In the end, I'm culturally too American to easily meddle in the personal lives of better-than-adequate level staff or peers I work with, and Cardinal GM Walt Jocketty was quoted in a way that it sounds like he shares my management tendency.

JOCKETTY'S TAKE
According to a St. Louis Post-Dispatch story,

"There's a lot of guys who like to have a cocktail now and then, and maybe some
more than others," Jocketty said. "But unless you go out and socialize with the
guys, which I don't, how are you going to know? … It's not like we police these
guys away from the ballpark," Jocketty said. "It's up to them to police
themselves."

{SNIP} Jocketty said he has inquired further about Hancock's habits since Sunday's
accident.

"I've now talked to two guys who said they talked to him about (his drinking)
from time to time, but I don't know how much they knew," Jocketty said. " …
These guys are grown men. They have to know how to conduct themselves."

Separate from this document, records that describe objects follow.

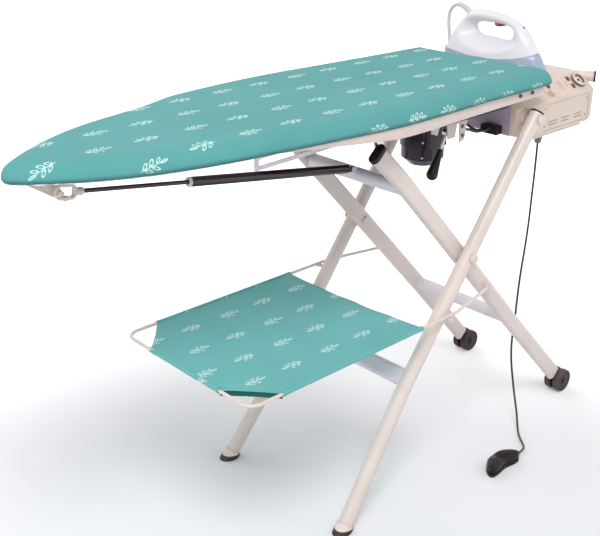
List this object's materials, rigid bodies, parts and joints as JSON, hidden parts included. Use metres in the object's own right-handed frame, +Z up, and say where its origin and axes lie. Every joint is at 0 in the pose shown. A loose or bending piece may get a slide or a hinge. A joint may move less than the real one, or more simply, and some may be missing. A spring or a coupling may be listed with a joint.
{
  "type": "vacuum ironing table",
  "caption": "Folding vacuum ironing table with a padded board, suction fan, boiler box with a steam iron, crossed legs on wheels, clothes shelf, gas spring and foot pedal.",
  "frame": {"origin": "On the floor under the middle of the table's bounding box, without the pedal, its cord and the hose", "axes": "+X from the board's nose to the boiler box, +Y to the back, away from the controls, +Z up"},
  "size_m": [1.4638, 0.5156, 0.9787],
  "materials": {
    "cover_cloth": "woven cotton, teal with a small pale pattern",
    "pad_felt": "plain felt",
    "beige_paint": "smooth enamel",
    "leg_paint": "smooth enamel",
    "box_plastic": "moulded, satin",
    "black_plastic": "moulded",
    "black_rubber": "matt",
    "white_plastic": "moulded, glossy",
    "skirt_plastic": "moulded, blue-grey",
    "red_plastic": "moulded, red",
    "grey_plastic": "moulded, grey",
    "steel": "bright",
    "zinc_steel": "plated",
    "sole_metal": "polished",
    "black_paint": "satin black"
  },
  "bodies": {
    "board": {"ironing_cover": "cover_cloth", "felt_pad": "pad_felt", "perforated_sheet": "zinc_steel", "vacuum_pan": "beige_paint", "guide_rails": "leg_paint", "fan_housing": "black_plastic", "nose_bracket": "leg_paint", "lever_bracket": "beige_paint", "boiler_housing": "box_plastic", "boiler_base": "box_plastic", "side_panel": "box_plastic", "socket_ring": "black_plastic", "gauge_case": "grey_plastic", "switch_bezel": "box_plastic", "indicator_lamp": "red_plastic", "iron_rest": "black_rubber", "hose_gland": "grey_plastic", "iron_hose": "white_plastic", "cord_gland": "grey_plastic", "connector_box": "black_plastic", "control_cables": "black_rubber", "pedal_cord": "black_rubber", "pedal_base": "black_plastic", "case_screws": "steel", "top_pivot_bolts": "leg_paint"},
    "standing_legs": {"b_leg_front": "leg_paint", "b_leg_rear": "leg_paint", "b_crossbar": "leg_paint", "b_feet": "black_rubber", "b_end_caps": "black_plastic", "scissor_bolts": "leg_paint", "shelf_rest_pegs": "leg_paint"},
    "wheeled_legs": {"a_leg_front": "leg_paint", "a_leg_rear": "leg_paint", "a_upper_crossbar": "leg_paint", "a_lower_crossbar": "leg_paint", "a_end_caps": "black_plastic", "slide_bar": "steel", "shelf_hinge_pegs": "leg_paint", "wheel_forks": "black_plastic"},
    "wheel_front_outer": {"wheel_front_outer": "black_rubber"},
    "wheel_front_inner": {"wheel_front_inner": "black_rubber"},
    "wheel_rear_inner": {"wheel_rear_inner": "black_rubber"},
    "wheel_rear_outer": {"wheel_rear_outer": "black_rubber"},
    "shelf": {"shelf_frame": "leg_paint", "shelf_cloth": "cover_cloth"},
    "spring_cylinder": {"gas_cylinder": "black_paint"},
    "spring_rod": {"gas_rod": "steel"},
    "lever": {"lever_rod": "steel", "lever_grip": "black_plastic"},
    "iron": {"iron_soleplate": "sole_metal", "iron_skirt": "skirt_plastic", "iron_body": "white_plastic", "hose_relief": "white_plastic"},
    "iron_trigger": {"iron_trigger": "red_plastic"},
    "gauge_needle": {"gauge_needle": "black_plastic"},
    "rocker_lower": {"rocker_lower": "red_plastic"},
    "rocker_upper": {"rocker_upper": "red_plastic"},
    "steam_knob": {"steam_knob": "grey_plastic"},
    "treadle": {"pedal_treadle": "black_plastic"}
  },
  "joints": [
    {"name": "leg_fold", "type": "hinge", "parent": "board", "child": "standing_legs", "pos_m": [0.43307, 0, 0.785], "axis": [0, 1, 0], "range_deg": [0, 36]},
    {"name": "leg_cross", "type": "hinge", "parent": "standing_legs", "child": "wheeled_legs", "pos_m": [0.22907, 0, 0.515], "axis": [0, 1, 0], "range_deg": [-69.04, 0]},
    {"name": "shelf_swing", "type": "hinge", "parent": "wheeled_legs", "child": "shelf", "pos_m": [0.32707, 0, 0.41], "axis": [0, 1, 0], "range_deg": [0, 40.54]},
    {"name": "spring_swing", "type": "hinge", "parent": "wheeled_legs", "child": "spring_cylinder", "pos_m": [0.04107, 0, 0.716], "axis": [0, 1, 0], "range_deg": [0, 32.68]},
    {"name": "spring_slide", "type": "slide", "parent": "spring_cylinder", "child": "spring_rod", "axis": [-0.9876, 0, 0.1569], "range_m": [-0.202, 0]},
    {"name": "height_lever", "type": "hinge", "parent": "board", "child": "lever", "pos_m": [0.20207, -0.115, 0.786], "axis": [0, 1, 0], "range_deg": [0, 20], "stiffness_Nm_per_rad": 0.8},
    {"name": "iron_lift", "type": "slide", "parent": "board", "child": "iron", "axis": [0, 0, 1], "range_m": [0, 0.06], "deforming": ["iron_hose"]},
    {"name": "steam_trigger", "type": "hinge", "parent": "iron", "child": "iron_trigger", "pos_m": [0.58607, 0.0225, 0.9445], "axis": [1, 0, 0], "range_deg": [0, 6], "stiffness_Nm_per_rad": 0.05, "springref_deg": -5.73},
    {"name": "gauge_turn", "type": "hinge", "parent": "board", "child": "gauge_needle", "pos_m": [0.66507, -0.12553, 0.82403], "axis": [0, -0.6139, 0.7894], "range_deg": [-240, 0]},
    {"name": "switch_lower", "type": "hinge", "parent": "board", "child": "rocker_lower", "pos_m": [0.63507, -0.13381, 0.81759], "axis": [1, 0, 0], "range_deg": [-8, 8]},
    {"name": "switch_upper", "type": "hinge", "parent": "board", "child": "rocker_upper", "pos_m": [0.63507, -0.11645, 0.8311], "axis": [1, 0, 0], "range_deg": [-8, 8]},
    {"name": "steam_valve", "type": "hinge", "parent": "board", "child": "steam_knob", "pos_m": [0.54007, -0.13697, 0.81513], "axis": [0, -0.6139, 0.7894], "range_deg": [-270, 0]},
    {"name": "pedal_press", "type": "hinge", "parent": "board", "child": "treadle", "pos_m": [0.27907, -0.2565, 0.0155], "axis": [1, 0, 0], "range_deg": [0, 2.5], "stiffness_Nm_per_rad": 4, "springref_deg": -2.86},
    {"name": "wheel_front_outer_spin", "type": "hinge", "parent": "wheeled_legs", "child": "wheel_front_outer", "pos_m": [0.68107, -0.154, 0.03], "axis": [0, 1, 0], "continuous": true},
    {"name": "wheel_front_inner_spin", "type": "hinge", "parent": "wheeled_legs", "child": "wheel_front_inner", "pos_m": [0.68107, -0.154, 0.03], "axis": [0, 1, 0], "continuous": true},
    {"name": "wheel_rear_inner_spin", "type": "hinge", "parent": "wheeled_legs", "child": "wheel_rear_inner", "pos_m": [0.68107, 0.154, 0.03], "axis": [0, 1, 0], "continuous": true},
    {"name": "wheel_rear_outer_spin", "type": "hinge", "parent": "wheeled_legs", "child": "wheel_rear_outer", "pos_m": [0.68107, 0.154, 0.03], "axis": [0, 1, 0], "continuous": true}
  ],
  "couplings": [
    {"joint": "leg_cross", "follows": "leg_fold", "ratio": -1.9038},
    {"joint": "shelf_swing", "follows": "leg_fold", "ratio": 1.1121},
    {"joint": "spring_swing", "follows": "leg_fold", "ratio": 0.8939},
    {"joint": "spring_slide", "follows": "leg_fold", "m_per_rad": -0.32046}
  ]
}
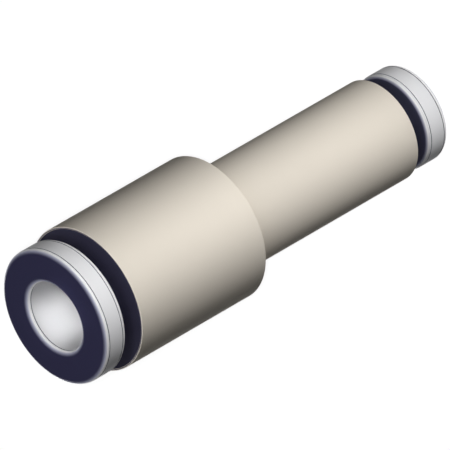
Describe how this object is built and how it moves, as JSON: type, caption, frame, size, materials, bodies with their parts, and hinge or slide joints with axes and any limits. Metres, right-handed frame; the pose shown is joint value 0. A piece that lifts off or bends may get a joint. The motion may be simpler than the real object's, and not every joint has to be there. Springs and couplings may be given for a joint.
{
  "type": "push-fit union",
  "caption": "Straight push-fit reducing union for plastic tube: a stepped round barrel with a flanged release button at either end.",
  "frame": {"origin": "centre of the small release button's front face, on which the union stands", "axes": "+Z along the bore, from the small end to the large end"},
  "size_m": [0.0126, 0.0126, 0.0408],
  "materials": {
    "barrel_plastic": "moulded cream PBT, satin gloss",
    "guide_plastic": "moulded navy acetal, satin",
    "button_plastic": "moulded light grey acetal, satin gloss, with navy flat faces",
    "collet_plastic": "moulded natural acetal, satin",
    "claw_steel": "stamped stainless spring steel, bright",
    "seal_rubber": "moulded nitrile rubber, matt"
  },
  "bodies": {
    "housing": {"body": "barrel_plastic", "large_guide_ring": "guide_plastic", "large_lip_seal": "seal_rubber", "small_guide_ring": "guide_plastic", "small_lip_seal": "seal_rubber"},
    "large_gripper": {"large_collet": "collet_plastic", "large_claw_ring": "claw_steel"},
    "large_button": {"large_release_button": "button_plastic"},
    "small_gripper": {"small_collet": "collet_plastic", "small_claw_ring": "claw_steel"},
    "small_button": {"small_release_button": "button_plastic"}
  },
  "joints": [
    {"name": "large_release", "type": "slide", "parent": "housing", "child": "large_gripper", "axis": [0, 0, -1], "range_m": [0, 0.0012], "stiffness_N_per_m": 2500},
    {"name": "large_button_spin", "type": "hinge", "parent": "large_gripper", "child": "large_button", "pos_m": [0, 0, 0.03963], "axis": [0, 0, 1], "continuous": true},
    {"name": "small_release", "type": "slide", "parent": "housing", "child": "small_gripper", "axis": [0, 0, 1], "range_m": [0, 0.0012], "stiffness_N_per_m": 2500},
    {"name": "small_button_spin", "type": "hinge", "parent": "small_gripper", "child": "small_button", "pos_m": [0, 0, 0.00118], "axis": [0, 0, 1], "continuous": true}
  ]
}
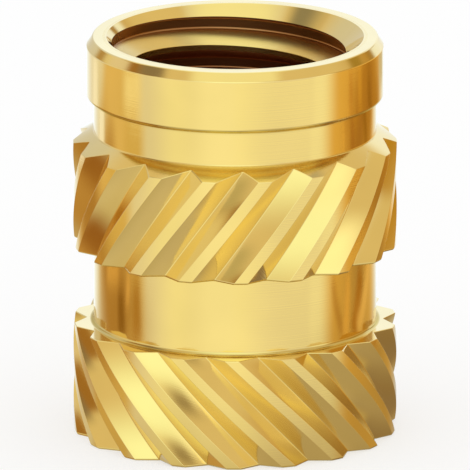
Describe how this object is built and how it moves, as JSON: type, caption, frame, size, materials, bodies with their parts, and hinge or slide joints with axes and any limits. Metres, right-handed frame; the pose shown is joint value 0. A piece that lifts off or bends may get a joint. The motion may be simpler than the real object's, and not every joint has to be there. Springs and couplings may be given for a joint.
{
  "type": "threaded insert",
  "caption": "Knurled brass insert, melted or pressed into a plastic part to give it a metal screw thread; plain collar, and grooved bands that lean opposite ways.",
  "frame": {"origin": "centre of the foot face, on the axis of the thread", "axes": "+Z along the thread axis, from the foot to the collar's top face; the grooves' setting is measured from -Y"},
  "size_m": [0.004, 0.004, 0.005],
  "materials": {
    "brass": "bright turned"
  },
  "bodies": {
    "root": {"insert": "brass"}
  },
  "joints": []
}
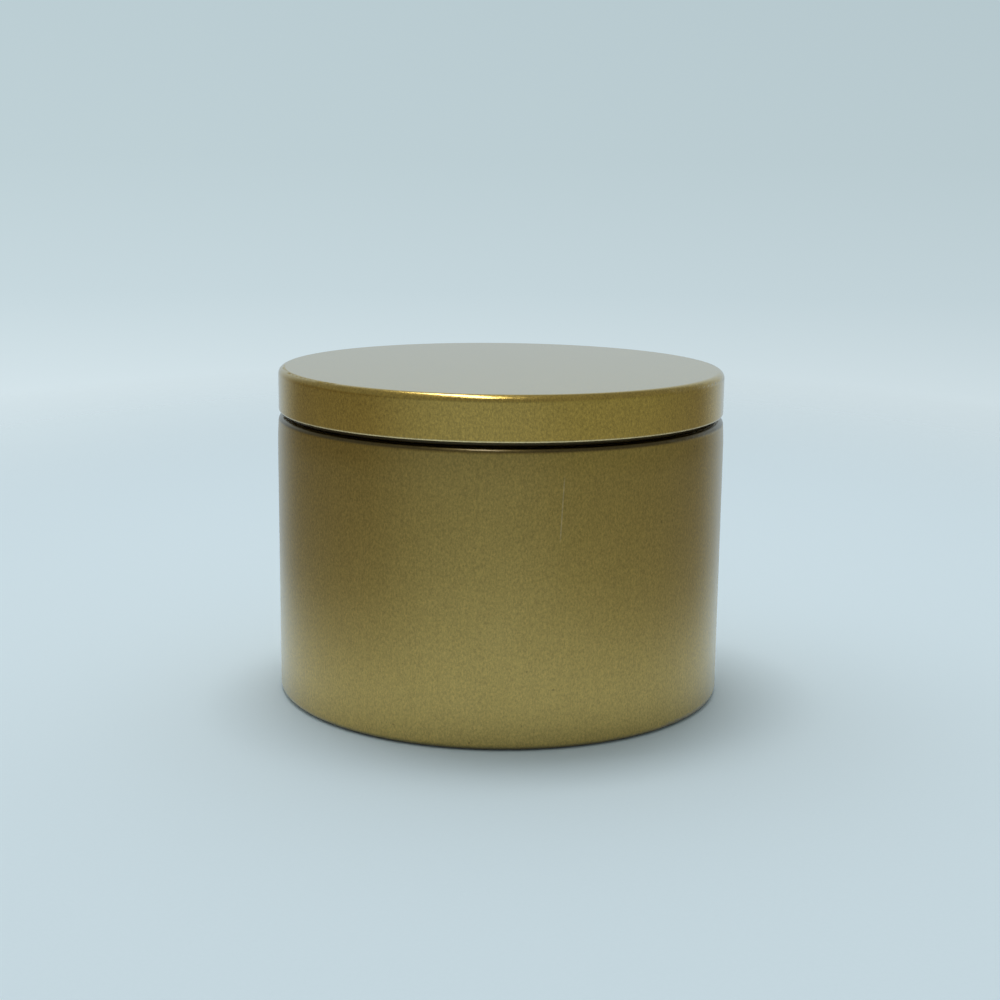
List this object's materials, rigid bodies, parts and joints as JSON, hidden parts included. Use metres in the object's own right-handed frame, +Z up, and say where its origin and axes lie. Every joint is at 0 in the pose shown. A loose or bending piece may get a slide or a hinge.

{SNIP} Jocketty said the club may further address the issue after attending a Thursday memorial for Hancock in Tupelo, Miss. "I've talked individually to guys about making sure they don't have any more problems," Jocketty said Tuesday.

When people have personal demons that don't seem to affect their work life, the most effective policing system is team-mates' intervention. They have a stake in the outcome, and they have leverage "the bosses" don't (see Kohlberg's Theory of Moral Development, Stage Three).

As managers though, that doesn't free us from responsibility or action. If Hancock did have persistent enough problems that, as Jocketty heard, some teammates were talking with him about it, teammates should have brought it to the GM's attention earlier, and it would have been his burden to carry, his mandate to try to get the player some help. It's our job to not make staffers lives worse, but we're management, not parents and there's no perfect always-right answer for most organizations.

There's only finding a right enforcement balance and hoping it works.